Saudi Arabia has ended a sweeping crackdown on corruption ordered by Crown Prince Mohammed bin Salman that it said had recovered more than $106 billion through settlements with scores of senior princes, ministers and top businessmen.
A royal court said in a statement on Wednesday authorities had summoned 381 people, some as witnesses, under the campaign launched in November 2017, but it provided no names.
It said 87 people confessed to charges against them and reached settlements that included the forfeiture of real estate, companies, cash and other assets.
The campaign ended as abruptly as it began, despite speculation in the business community that a new round of arrests was imminent.
The public prosecutor refused to settle the cases of 56 people due to existing criminal charges against them. Eight more who declined settlement offers stand accused of corruption, the court said.
Detainees who were not indicted were freed, but it was unclear when travel bans, bank freezes and electronic monitoring of at least some of those released earlier would end.

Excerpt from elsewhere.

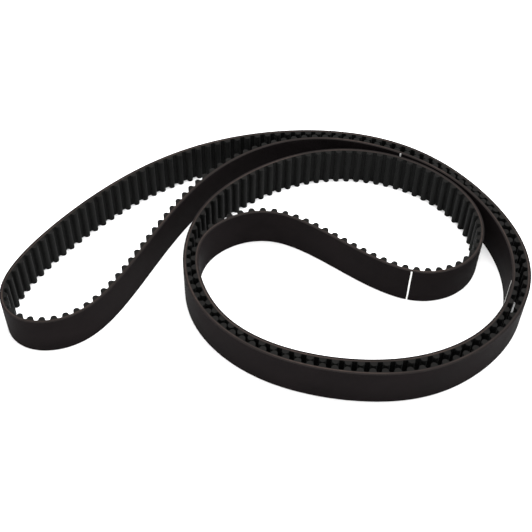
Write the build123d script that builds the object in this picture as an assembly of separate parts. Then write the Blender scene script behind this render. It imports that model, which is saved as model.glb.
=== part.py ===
from build123d import *
import math
import os

import numpy as np

os.makedirs("parts", exist_ok=True)

# An endless toothed belt that stands on one cut edge, coiled loosely on a flat surface.
# Millimetres, +Z up. The belt's width runs along Z, and the origin is at the middle of
# its footprint, on the surface it stands on.

# Belt size
PITCH = 8.0                # from tooth to tooth, along the pitch line
TEETH = 281
WIDTH = 30.0               # from cut edge to cut edge

# Layers, as distances from the pitch line. Plus is towards the smooth back.
BACK = 1.60                # ground back of the belt
CORD_TOP = 0.45            # where the backing rubber meets the cords
CORD_BOTTOM = -0.45        # where the cords meet the tooth rubber and the facing
LAND = -0.69               # tooth side of the facing, between two teeth
FACING = CORD_BOTTOM - LAND

# Tooth outline: a half round tip on two root fillets, all measured on the facing
TOOTH_HEIGHT = 3.05
TIP_RADIUS = 2.20
ROOT_RADIUS = TOOTH_HEIGHT - TIP_RADIUS
TOOTH_CENTRE = LAND - ROOT_RADIUS

# Tensile cords: turns of two cords laid side by side, which fill the width
CORD_TURNS = 24
CORD_STEP = WIDTH / CORD_TURNS

# Timing lines painted across the back: distance along the belt and line width
PAINT = 0.08
TIMING_LINES = {
    "timing_line_1": (1231.0, 1.1),
    "timing_line_2": (1709.5, 0.9),
    "timing_line_3": (1864.0, 1.2),
}

# How the belt lies: guide points of a closed, smooth curve, clockwise from the left end.
# The curve runs over the top, round the front, up the left side and over again, back to
# the left through the middle, round the front inside the first turn, and home.
GUIDES = [
    (-183, -59), (-167, -13), (-108, 62), (-39, 104), (43, 117), (111, 99), (157, 52),
    (183, -6), (173, -60), (128, -104), (75, -119), (-2, -107), (-51, -65), (-62, -14),
    (-47, 40), (9, 85), (67, 96), (121, 77), (156, 32), (147, -18), (105, -37),
    (61, -12), (5, 33), (-41, 14), (-56, -20), (-35, -76), (17, -104), (89, -109),
    (146, -82), (173, -31), (165, 28), (124, 82), (58, 108), (1, 103), (-56, 59),
    (-94, -31), (-120, -77), (-161, -85),
]
STEPS_PER_GUIDE = 60

# The pitch line is a chain of tangent arcs. Each holds three teeth, and the last one two.
TEETH_PER_ARC = 3
ARCS = math.ceil(TEETH / TEETH_PER_ARC)
ARC_ENDS = PITCH * np.minimum(np.arange(ARCS + 1) * TEETH_PER_ARC, TEETH)
ARC_LENGTHS = np.diff(ARC_ENDS)
CLOSING_ROUNDS = 6
EASING = 1 / 12            # share of the change in turn, from one arc to the next
STRAIGHT_RISE = 0.003      # a stretch that bends by less than this is drawn straight


def guide_curve():
    """Points along the closed cubic B-spline of the guides, back to the first one."""
    guides = np.array(GUIDES, float)
    u = np.linspace(0, 1, STEPS_PER_GUIDE, endpoint=False)
    weights = [(1 - u) ** 3, 3 * u**3 - 6 * u**2 + 4, -3 * u**3 + 3 * u**2 + 3 * u + 1, u**3]
    spans = sum(
        np.roll(guides, 1 - k, axis=0)[:, None, :] * weight[None, :, None]
        for k, weight in enumerate(weights)
    )
    points = spans.reshape(-1, 2) / 6
    return np.vstack([points, points[:1]])


def arc_headings(points):
    """Direction of the curve where one arc ends and the next begins."""
    steps = np.diff(points, axis=0)
    lengths = np.hypot(steps[:, 0], steps[:, 1])
    middles = np.cumsum(lengths) - lengths / 2
    headings = np.unwrap(np.arctan2(steps[:, 1], steps[:, 0]))
    total = lengths.sum()
    full_turn = round((headings[-1] - headings[0]) / (2 * math.pi)) * 2 * math.pi
    middles = np.concatenate([[middles[-1] - total], middles, [middles[0] + total]])
    headings = np.concatenate([[headings[-1] - full_turn], headings, [headings[0] + full_turn]])
    headings = np.interp(ARC_ENDS / ARC_ENDS[-1] * total, middles, headings)
    # An arc's mean direction is that of its ends, so they make up for the curve between
    bends = np.diff(headings) / ARC_LENGTHS
    easing = (bends - np.roll(bends, 1)) * ARC_LENGTHS.mean() * EASING
    return headings - np.append(easing, easing[0])


def chords(headings):
    """Straight step from each arc's start to its end."""
    turns = np.diff(headings)
    lengths = ARC_LENGTHS * np.sinc(turns / (2 * math.pi))
    middles = headings[:-1] + turns / 2
    return np.stack([lengths * np.cos(middles), lengths * np.sin(middles)], axis=1)


def close_chain(headings):
    """Turn the headings by the least that brings the last arc back to the first."""
    for _ in range(CLOSING_ROUNDS):
        gap = chords(headings).sum(axis=0)
        sideways = np.stack([-np.sin(headings), np.cos(headings)], axis=1)
        spans = sideways[:-1].T * ARC_LENGTHS
        pull = np.linalg.solve(spans @ sideways[:-1], gap)
        headings = headings - sideways @ pull
    return headings


class Arc:
    """One arc of the pitch line. Distance is along the belt, offset is towards its back."""

    def __init__(self, start, heading, turn, length):
        self.heading = heading
        self.length = length
        self.radius = length / turn
        self.centre = start + self.radius * self.back(heading)

    def back(self, heading):
        return np.array([-math.sin(heading), math.cos(heading)])

    def point(self, distance, offset):
        heading = self.heading + distance / self.radius
        return self.centre - (self.radius - offset) * self.back(heading)

    def stretch(self, first, last, offset):
        """The belt's line at this offset between two distances."""
        stops = (first, (first + last) / 2, last)
        points = [self.point(stop, offset) for stop in stops]
        if (last - first) ** 2 / (8 * abs(self.radius)) < STRAIGHT_RISE:
            return Line(as_tuple(points[0]), as_tuple(points[2])).edge()
        return three_point_arc(points)


def as_tuple(point):
    return (float(point[0]), float(point[1]))


def three_point_arc(points):
    return ThreePointArc(*[as_tuple(point) for point in points]).edge()


def lay_out():
    """The arcs of the pitch line, moved so that the footprint is centred."""
    points = guide_curve()
    headings = close_chain(arc_headings(points))
    steps = chords(headings)
    corners = np.cumsum(steps, axis=0) - steps
    arcs = [
        Arc(corner, heading, turn, length)
        for corner, heading, turn, length in zip(corners, headings, np.diff(headings), ARC_LENGTHS)
    ]
    back = np.array([arc.point(stop, BACK) for arc in arcs for stop in np.arange(arc.length)])
    middle = (back.min(axis=0) + back.max(axis=0)) / 2
    for arc in arcs:
        arc.centre = arc.centre - middle
    return arcs


def layer_line(arcs, offset):
    """Closed line all round the belt at one offset."""
    return Wire([arc.stretch(0, arc.length, offset) for arc in arcs])


def root_reach(arc):
    """Distance along the arc from a tooth's middle to where its root fillet ends."""
    swing = arc.radius - TOOTH_CENTRE
    half_angle = math.asin(TOOTH_HEIGHT / 2 / abs(swing))
    return 2 * half_angle * abs(arc.radius)


def tooth_flank(arc, middle, depth):
    """Edges of one tooth from root to root, at a depth under the facing's surface."""
    reach = root_reach(arc)
    tip_centre = arc.point(middle, TOOTH_CENTRE)
    edges = []
    for side in (-1, 1):
        root_end = middle + side * reach
        fillet_centre = arc.point(root_end, TOOTH_CENTRE)
        land_end = arc.point(root_end, LAND + depth)
        across = (tip_centre - fillet_centre) / TOOTH_HEIGHT
        flank_end = fillet_centre + across * (ROOT_RADIUS + depth)
        bisector = (land_end - fillet_centre) / (ROOT_RADIUS + depth) + across
        bulge = fillet_centre + bisector / np.linalg.norm(bisector) * (ROOT_RADIUS + depth)
        edges.append([land_end, bulge, flank_end])
    tip = arc.point(middle, TOOTH_CENTRE - TIP_RADIUS + depth)
    left, right = edges
    return [
        three_point_arc(left),
        three_point_arc([left[2], tip, right[2]]),
        three_point_arc(right[::-1]),
    ]


def tooth_middles(arc):
    return np.arange(PITCH / 2, arc.length, PITCH)


def toothed_line(arcs, depth):
    """Closed line all round the tooth side, at a depth under the facing's surface."""
    edges = []
    for arc in arcs:
        reach = root_reach(arc)
        done = 0
        for middle in tooth_middles(arc):
            edges.append(arc.stretch(done, middle - reach, LAND + depth))
            edges.extend(tooth_flank(arc, middle, depth))
            done = middle + reach
        edges.append(arc.stretch(done, arc.length, LAND + depth))
    return Wire(edges)


def band(outer, inner, height=WIDTH, bottom=0.0):
    """The layer between two closed lines, raised to its height."""
    face = Face(outer, [inner]).moved(Location((0, 0, bottom)))
    return Solid.extrude(face, Vector(0, 0, height))


def backing_rubber(arcs):
    """Smooth rubber back, over the cords."""
    return band(layer_line(arcs, BACK), layer_line(arcs, CORD_TOP))


def cord_turns(arcs, first):
    """Every second turn of cord, each with the rubber coat that fills its step."""
    outer = layer_line(arcs, CORD_TOP)
    inner = layer_line(arcs, CORD_BOTTOM)
    turns = range(first, CORD_TURNS, 2)
    return Compound(children=[band(outer, inner, CORD_STEP, turn * CORD_STEP) for turn in turns])


def tooth_rubber(arcs):
    """The rubber body of each tooth, under the facing."""
    teeth = []
    for arc in arcs:
        reach = root_reach(arc)
        for middle in tooth_middles(arc):
            base = arc.stretch(middle - reach, middle + reach, CORD_BOTTOM)
            outline = Wire([base] + tooth_flank(arc, middle, FACING))
            teeth.append(Solid.extrude(Face(outline), Vector(0, 0, WIDTH)))
    return Compound(children=teeth)


def tooth_facing(arcs):
    """Woven nylon that covers every tooth and the land between the teeth."""
    return band(toothed_line(arcs, FACING), toothed_line(arcs, 0.0))


def timing_line(arcs, distance, breadth):
    """A line of paint across the whole back."""
    number = np.searchsorted(ARC_ENDS, distance, side="right") - 1
    arc = arcs[number]
    first = distance - ARC_ENDS[number] - breadth / 2
    last = first + breadth
    under = arc.stretch(first, last, BACK)
    over = arc.stretch(first, last, BACK + PAINT)
    ends = [Line(under @ k, over @ k).edge() for k in (0, 1)]
    return Solid.extrude(Face(Wire([under, over] + ends)), Vector(0, 0, WIDTH))


arcs = lay_out()
parts = {
    "backing_rubber": backing_rubber(arcs),
    "cords_s_twist": cord_turns(arcs, 0),
    "cords_z_twist": cord_turns(arcs, 1),
    "tooth_rubber": tooth_rubber(arcs),
    "tooth_facing": tooth_facing(arcs),
}
for name, (distance, breadth) in TIMING_LINES.items():
    parts[name] = timing_line(arcs, distance, breadth)

for name, shape in parts.items():
    export_step(shape, f"parts/{name}.step")
    box = shape.bounding_box()
    print(name, [round(v, 3) for v in (*box.min, *box.max)])
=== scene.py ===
import math

import bmesh
import bpy
import numpy as np
from mathutils import Matrix, Vector


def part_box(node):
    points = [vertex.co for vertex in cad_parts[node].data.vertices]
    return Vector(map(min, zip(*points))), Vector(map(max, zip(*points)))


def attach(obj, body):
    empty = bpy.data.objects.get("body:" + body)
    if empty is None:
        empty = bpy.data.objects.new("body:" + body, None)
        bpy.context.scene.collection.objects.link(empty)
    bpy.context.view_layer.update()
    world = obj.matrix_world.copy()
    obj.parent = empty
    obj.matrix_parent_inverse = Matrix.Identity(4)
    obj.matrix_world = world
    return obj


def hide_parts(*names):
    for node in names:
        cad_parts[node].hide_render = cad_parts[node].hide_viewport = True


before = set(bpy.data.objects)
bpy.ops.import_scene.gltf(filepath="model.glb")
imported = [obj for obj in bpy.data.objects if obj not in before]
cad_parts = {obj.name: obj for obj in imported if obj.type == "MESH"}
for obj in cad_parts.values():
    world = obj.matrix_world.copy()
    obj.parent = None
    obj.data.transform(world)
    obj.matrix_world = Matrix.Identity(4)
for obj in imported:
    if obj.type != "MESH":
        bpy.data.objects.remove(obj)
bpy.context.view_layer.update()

MM = 0.001
BODY = "root"

# Belt sizes, as the CAD model has them, in metres
PITCH = 8.0 * MM
TEETH = 281
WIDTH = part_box("backing_rubber")[1].z
BACK = 1.60 * MM
CORD_TOP = 0.45 * MM
CORD_BOTTOM = -0.45 * MM
LAND = -0.69 * MM
FACING = CORD_BOTTOM - LAND
TOOTH_HEIGHT = 3.05 * MM
TIP_RADIUS = 2.20 * MM
ROOT_RADIUS = TOOTH_HEIGHT - TIP_RADIUS
TOOTH_CENTRE = LAND - ROOT_RADIUS
CORD_TURNS = 24
CORD_STEP = WIDTH / CORD_TURNS
PAINT = 0.08 * MM
TIMING_LINES = {
    "timing_line_1": (1231.0 * MM, 1.1 * MM),
    "timing_line_2": (1709.5 * MM, 0.9 * MM),
    "timing_line_3": (1864.0 * MM, 1.2 * MM),
}

# The guide points of the belt's line, the same ones as in the CAD model
GUIDES = MM * np.array([
    (-183, -59), (-167, -13), (-108, 62), (-39, 104), (43, 117), (111, 99), (157, 52),
    (183, -6), (173, -60), (128, -104), (75, -119), (-2, -107), (-51, -65), (-62, -14),
    (-47, 40), (9, 85), (67, 96), (121, 77), (156, 32), (147, -18), (105, -37),
    (61, -12), (5, 33), (-41, 14), (-56, -20), (-35, -76), (17, -104), (89, -109),
    (146, -82), (173, -31), (165, 28), (124, 82), (58, 108), (1, 103), (-56, 59),
    (-94, -31), (-120, -77), (-161, -85),
], float)
STEPS_PER_GUIDE = 120
CLOSING_ROUNDS = 6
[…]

For the first three months of the campaign, many members of the kingdom's economic and political elite were held in Riyadh's Ritz-Carlton Hotel, with some later moved to a prison.
Some detainees were reportedly tortured, which the authorities have denied.

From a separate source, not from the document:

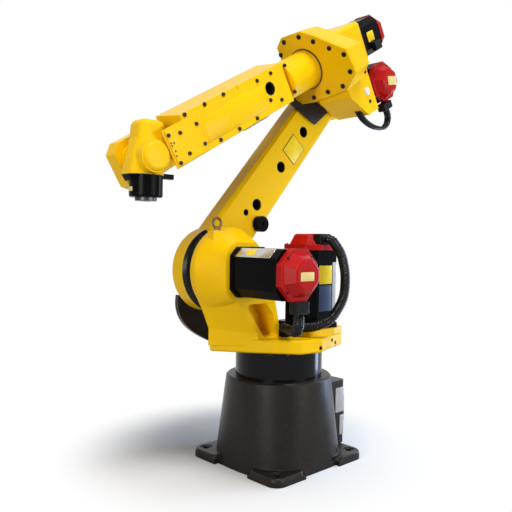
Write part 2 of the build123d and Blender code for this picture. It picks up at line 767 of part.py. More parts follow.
cover_end = forearm_length - near_cheek_end - box_edge
with BuildPart() as wrist_side_cover:
    with BuildSketch(beside_forearm(box_half)):
        with Locations((cover_end - side_cover_length / 2, (near_cheek_top - box_under) / 2)):
            RectangleRounded(side_cover_length, near_cheek_top + box_under - box_edge, box_edge)
    extrude(amount=-side_cover_thickness)
write(wrist_side_cover, "wrist_side_cover")


def along_forearm(station, y, up):
    """The point at this station of the forearm, beside it and above its centre line."""
    return tuple(fore_foot + fore_along * station + fore_up * up + Vector(0, y, 0))


hose_low = box_under + hose_width / 2 + running_gap
held_leads(
    "forearm_hose",
    [along_forearm(322, -20, -0.8 * box_under), along_forearm(372, -20, -hose_low),
     along_forearm(492, -20, -hose_low), along_forearm(542, -20, -0.8 * box_under)],
    hose_width, ((0, 0, 0),), forearm_casting)

# Wrist: upright body on the fifth axis with a domed top, and the dark gear case under it
with BuildPart() as wrist_casting:
    with BuildSketch(beside_wrist(wrist_depth / 2 - wrist_shift)):
        Polygon(
            (-wrist_rear, -wrist_drop), (wrist_front_foot, -wrist_drop), (wrist_front, -0.1 * wrist_drop),
            (wrist_front_top + 4, 0.5 * wrist_rise), (wrist_front_top, wrist_rise),
            (-wrist_rear, wrist_rise), align=None)
    extrude(amount=wrist_depth)
    upright_edges = wrist_casting.edges().filter_by(lambda e: abs(e.tangent_at(0.5).Z) > 0.8)
    fillet(upright_edges, wrist_corner)
    fillet(wrist_casting.faces().sort_by(Axis.Z)[-1].edges(), wrist_dome)
    with BuildSketch(beside_wrist(0)):
        Circle(wrist_hub_radius)
    extrude(amount=-(box_half - near_cheek - hub_gap))
    with BuildSketch(beside_wrist(0)):
        Circle(wrist_hub_radius)
    extrude(amount=box_half - running_gap)
write(wrist_casting, "wrist_casting")

gear_case_radius = box_half - near_cheek - cheek_gap
with BuildPart() as wrist_gear_case:
    with BuildSketch(Plane(origin=wrist - Vector(0, 0, gear_case_drop))):
        Circle(gear_case_radius)
    extrude(amount=gear_case_drop - wrist_drop)
    with BuildSketch(Plane(
            origin=wrist - Vector(0, 0, wrist_drop), x_dir=(1, 0, 0), z_dir=(0, 0, -1))):
        with Locations(((wrist_front_foot - wrist_rear) / 2, wrist_shift)):
            RectangleRounded(wrist_front_foot + wrist_rear, wrist_depth, wrist_corner)
    extrude(amount=gear_case_rim, taper=gear_case_draft)
    chamfer(wrist_gear_case.faces().sort_by(Axis.Z)[0].edges(), gear_case_edge)
    add(wrist_casting.part, mode=Mode.SUBTRACT)
write(wrist_gear_case, "wrist_gear_case")

clip_seat = wrist + Vector(-clip_reach / 2, clip_width / 2, clip_rise - wrist_drop - clip_height)
with BuildPart() as wrist_clip:
    with BuildSketch(Plane(origin=clip_seat)):
        Rectangle(clip_reach, clip_width)
    extrude(amount=clip_height)
    add(wrist_casting.part, mode=Mode.SUBTRACT)
    add(wrist_gear_case.part, mode=Mode.SUBTRACT)
write(wrist_clip, "wrist_clip")

with BuildPart() as tool_flange:
    with BuildSketch(Plane(origin=wrist - Vector(0, 0, flange_distance))):
        Circle(flange_radius)
    extrude(amount=flange_distance - gear_case_drop - running_gap)
    with BuildSketch(Plane(origin=wrist - Vector(0, 0, flange_distance))):
        Circle(flange_pilot)
        with PolarLocations(flange_bolt_circle / 2, 4, 45):
            Circle(flange_bolt_hole / 2)
    extrude(amount=flange_pilot_depth, mode=Mode.SUBTRACT)
write(tool_flange, "tool_flange")
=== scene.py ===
import bpy
import bmesh
import json
import math
from mathutils import Matrix, Vector


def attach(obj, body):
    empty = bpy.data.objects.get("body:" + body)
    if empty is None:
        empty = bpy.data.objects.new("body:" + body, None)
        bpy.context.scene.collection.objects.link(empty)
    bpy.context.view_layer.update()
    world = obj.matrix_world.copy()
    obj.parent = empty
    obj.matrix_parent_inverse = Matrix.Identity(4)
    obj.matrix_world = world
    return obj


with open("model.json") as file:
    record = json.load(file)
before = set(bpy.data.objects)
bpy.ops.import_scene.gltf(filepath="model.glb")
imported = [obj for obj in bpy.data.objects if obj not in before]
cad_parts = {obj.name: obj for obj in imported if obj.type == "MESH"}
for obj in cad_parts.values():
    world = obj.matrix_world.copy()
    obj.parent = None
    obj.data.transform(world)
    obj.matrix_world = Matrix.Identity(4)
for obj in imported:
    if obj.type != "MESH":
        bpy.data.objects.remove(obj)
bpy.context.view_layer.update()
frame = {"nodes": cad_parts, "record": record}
scene = bpy.context.scene
cad = frame["nodes"]
scene.view_settings.view_transform = "Standard"

# Camera at the photograph's viewing angle
lens = {"place": (1.2282, 1.2369, 0.6072), "forward": (-0.70461, -0.70954, -0.00873),
        "right": (-0.70958, 0.70445, 0.01571), "length": 43.56, "sensor": 36,
        "shift": (-0.048, -0.0195)}
cameraData = bpy.data.cameras.new("camera")
cameraData.lens, cameraData.sensor_width = lens["length"], lens["sensor"]
cameraData.shift_x, cameraData.shift_y = lens["shift"]
camera = bpy.data.objects.new("camera", cameraData)
scene.collection.objects.link(camera)
right = Vector(lens["right"]).normalized()
back = -Vector(lens["forward"]).normalized()
turn = Matrix((right, back.cross(right).normalized(), back)).transposed().to_4x4()
camera.matrix_world = Matrix.Translation(lens["place"]) @ turn
scene.camera = camera
print("stage: camera")


def link(tree, start, end):
    tree.links.new(start, end)


def addNode(tree, kind, values=None, **settings):
    node = tree.nodes.new("ShaderNode" + kind)
    for name, value in settings.items():
        setattr(node, name, value)
    for socket, value in (values or {}).items():
        node.inputs[socket].default_value = value
    return node


# Shared surface: patchy colour, pale flecks painted in as glints, worn gloss, cast grain and
# rounded edges
surface = {"patchDetail": 5, "patchFrom": 0.35, "patchTo": 0.68,
           "glintScale": 520, "glintDetail": 2, "glintFrom": 0.50, "glintTo": 0.74,
           "glintColour": (0.20, 0.20, 0.21, 1), "grainDetail": 3, "grainHeight": 0.0006,
           "edgeSamples": 6}
colourInputs = (("Colour", (1, 1, 1, 1)), ("Shade", (1, 1, 1, 1)))
valueInputs = (("Patch", 6.0), ("Grain", 900.0), ("Depth", 0.1), ("Smooth", 0.3), ("Rough", 0.45),
               ("Edge", 0.0012), ("Glint", 0.0))
firstColour, secondColour, mixedColour = 6, 7, 2    # colour sockets of a Mix node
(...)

Critics called it a shakedown and power play by Prince Mohammed. It unsettled some foreign investors that he is courting to diversify the economy away from oil.
The figures released on Wednesday were little different from those the government announced in its last update, exactly one year earlier.
Only a month ago, the finance minister told Reuters the authorities had collected some $13 billion from settlements in 2018 and expected a similar amount this year.